*EXERCISE*
Reproduce exactly, and only, the lines running from the start of the entries below to the line containing "return nodes.finish(colour, 0.9, nodes.bump(ribs, 0.25, 0.8))".

--- begin SUPPLIED MATERIAL ---

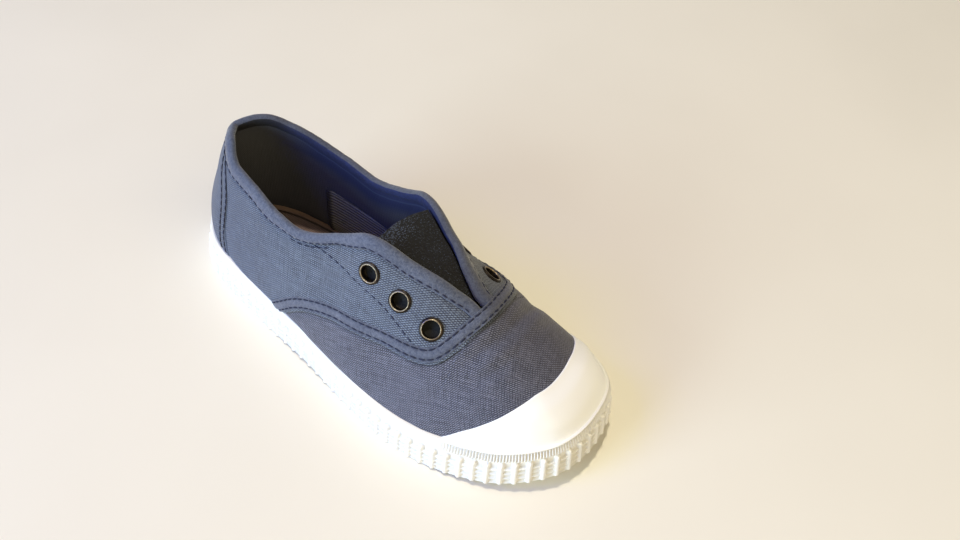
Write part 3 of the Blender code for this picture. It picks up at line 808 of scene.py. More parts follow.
def ribbed_material():
    """The brown-grey ribbed cloth of the patch inside the waist."""
    nodes = Nodes("ribbed_patch")
    place, _, depth = nodes.cloth()
    wave = nodes.math("SINE", nodes.math("MULTIPLY", depth, 2 * math.pi / PATCH_PITCH))
    ribs = nodes.scaled(wave, 0.5, 0.5)
    colour = nodes.blend(ribs, 0.2, 0.9, *PATCH_COLOURS)
    colour = nodes.blend(nodes.noise(place, 1.6), 0.45, 0.75, colour, PATCH_FLECK, end=0.5)
    colour = nodes.pressed(colour, PATCH_STRIP)
    return nodes.finish(colour, 0.9, nodes.bump(ribs, 0.25, 0.8))


def sock_material():
    """Brown sock: a painted highlight makes its rim paler and warmer where it turns up the wall, with a dark
    line inside it.
    """
    nodes = Nodes("brown_sock")
    _, across, along = nodes.cloth()
    height = weave(nodes, across, along, WEAVE_PITCH)
    cloud = nodes.noise(nodes.solid, 60.0, detail=3.0)
    level = nodes.axis(2)
    from_line = nodes.math("ABSOLUTE", nodes.math("SUBTRACT", level, SOCK_LINE_AT * MM))
    colour = nodes.blend(height, 0.1, 0.9, *SOCK_COLOURS)
    colour = nodes.blend(cloud, 0.4, 0.7, colour, SOCK_WORN, end=0.4)
    # Painted highlight on the rim where it turns up.
    colour = nodes.blend(level, SOCK_RIM_FROM * MM, SOCK_RIM_TO * MM, colour, SOCK_RIM_HIGHLIGHT)
    colour = nodes.blend(from_line, 0.05 * MM, 0.2 * MM, colour, SOCK_LINE, 0.85, 0.0)
    return nodes.finish(colour, 0.88, nodes.bump(height, 0.08, 0.6))


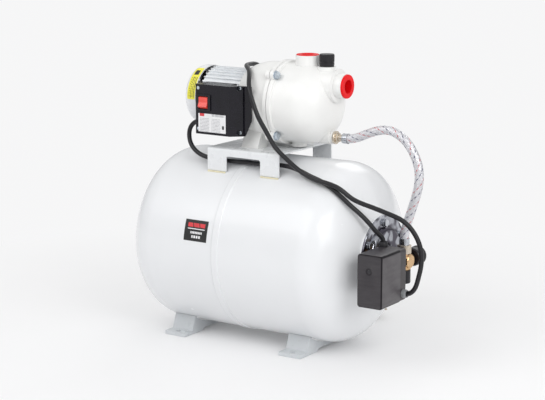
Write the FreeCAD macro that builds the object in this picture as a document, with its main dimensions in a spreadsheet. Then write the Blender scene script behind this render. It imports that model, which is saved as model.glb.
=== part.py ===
import FreeCAD, Part
import Sketcher
import math
import os

# Home water set: a horizontal steel pressure tank on two pressed feet, a
# self-priming jet pump with its motor on a sheet-steel platform, a braided
# hose, a five-way brass fitting, a gauge and a pressure switch.
# Millimetres.  +X runs along the tank towards its flange, +Z is up, -Y is the
# side with the rocker switch.  Origin: on the floor, under the tank's seam.

V = FreeCAD.Vector
doc = FreeCAD.newDocument("WaterSet")

# Names with _x, _y or _z, and the left/right and front/back faces, are places
# in the frame above.  The front and back faces are distances towards -Y.
# On the pump, port and bolt heights are measured from the pump axis.
DIMENSIONS = dict(
    # tank shells, seam and the neck at the +X end
    tank_radius=180, tank_axis_z=194, tank_left=264, tank_right=284, shell_wall=2,
    head_knuckle=70, head_crown=260, seam_lap=6, seam_rise=1.8,
    neck_bore=44, neck_rim=84, neck_face=273, valve_bore=4.1,
    # tank feet
    foot_pitch=278, foot_width=50, foot_reach=125, foot_lip=8, foot_lip_depth=26,
    foot_sheet=3, foot_hole=5, foot_hole_y=112,
    # pump platform
    plat_centre=12, plat_length=170, plat_half=98, plat_top=393.5, plat_sheet=3,
    plat_bend=5, plat_leg_foot=347.4, plat_open_left=-28, plat_open_right=53,
    plat_open_top=378, mount_bolt_x=8, mount_bolt_y=47,
    # pump body and its ports
    pump_axis_z=482, pump_body_radius=78.6, pump_flange_radius=84, joint_face=56,
    body_face=57.2, pump_flange_edge=65, pump_end=165, pump_end_round=58, pump_wall=6.6,
    port_bore=15.15, port_boss=24, suction_face=189, suction_z=40, suction_collar=33,
    top_port_x=100, top_port_z=96,
    filler_x=144, filler_boss=18, filler_top=76, filler_bore=10.05,
    outlet_z=-62, outlet_boss=11.5, outlet_face=164, outlet_bore=8.1,
    drain_x=81, drain_bore=5.05, bolt_ring_y=61, bolt_ring_z=60, ear_radius=10,
    # motor bracket
    ring_left=-26, ring_radius=66, seal_bore=17,
    foot_x_left=-12, foot_x_right=27, cast_foot_half=68,
    # shaft, rotor, stator and bearings
    shaft_radius=7.5, shaft_tail=-153, shaft_nose=74, rotor_radius=29.5,
    stator_bore=30, stator_radius=52, stator_left=-104, stator_right=-44,
    shell_inner=52.1, shell_outer=56.5, shell_right=-26.2, shell_left=-120,
    fin_height=3.5, fin_width=2.2, fin_count=40,
    bearing_outer=17.5, bearing_width=11, rear_bearing_x=-131, front_bearing_x=22.6,
    # rear shield, fan cover, fan and impeller
    shield_left=-134, cover_left=-164, cover_right=-129, cover_radius=61,
    cover_wall=1.6, cover_round=22, fan_radius=50,
    impeller_radius=57, impeller_left=60, impeller_right=75,
    # terminal box and rocker
    box_left=-98, box_right=5, box_panel_right=-15, box_front=104, box_shelf=86,
    box_back=60.4, box_split=83, box_wing=22, box_wing_back=80,
    box_bottom=419, box_top=518, box_wall=2.2,
    rocker_x=-77, rocker_z=482, bezel_width=34, bezel_height=32,
    rocker_width=21, rocker_height=24,
    # five-way fitting and tank flange
    fitting_x=322, fitting_radius=14, fitting_bore=9,
    flange_radius=84, flange_hub=61, flange_plate=3.6, flange_bolt_ring=69,
    # pressure switch
    switch_left=295, switch_right=349, switch_front=133, switch_split=62,
    switch_screw_x=321, switch_screw_z=198, switch_base_back=40,
    switch_gland_x=304, switch_gland_y=50, switch_gland_z=143,
    switch_bottom=127, switch_top=230, switch_wall=2.2,
    # gauge, hose and cables
    gauge_y=30, gauge_depth=26, gauge_radius=19,
    hose_radius=8.8, hose_bore=5.5, cable_radius=4.6,
)
sheet = doc.addObject("Spreadsheet::Sheet", "Dims")
for row, (alias, number) in enumerate(DIMENSIONS.items(), 1):
    sheet.set("A%d" % row, alias)
    sheet.set("B%d" % row, str(number))
    sheet.setAlias("B%d" % row, alias)
doc.recompute()


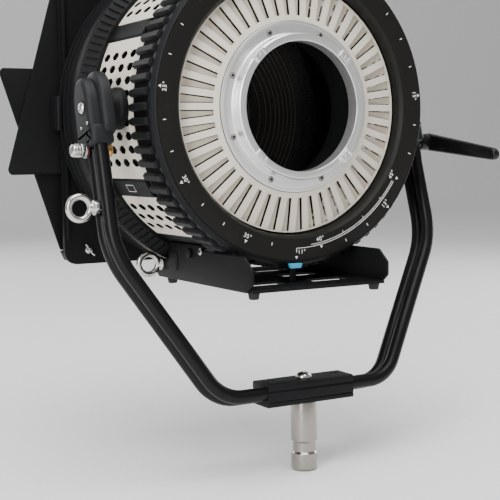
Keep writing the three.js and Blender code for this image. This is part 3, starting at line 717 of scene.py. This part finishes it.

--- end SUPPLIED MATERIAL ---

*THE ANSWER*
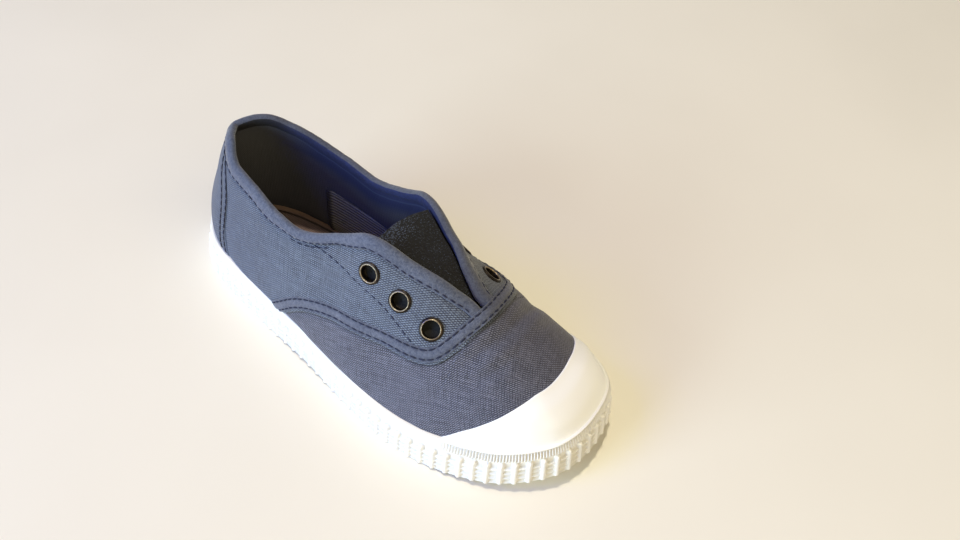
Write part 3 of the Blender code for this picture. It picks up at line 808 of scene.py. More parts follow.
def ribbed_material():
    """The brown-grey ribbed cloth of the patch inside the waist."""
    nodes = Nodes("ribbed_patch")
    place, _, depth = nodes.cloth()
    wave = nodes.math("SINE", nodes.math("MULTIPLY", depth, 2 * math.pi / PATCH_PITCH))
    ribs = nodes.scaled(wave, 0.5, 0.5)
    colour = nodes.blend(ribs, 0.2, 0.9, *PATCH_COLOURS)
    colour = nodes.blend(nodes.noise(place, 1.6), 0.45, 0.75, colour, PATCH_FLECK, end=0.5)
    colour = nodes.pressed(colour, PATCH_STRIP)
    return nodes.finish(colour, 0.9, nodes.bump(ribs, 0.25, 0.8))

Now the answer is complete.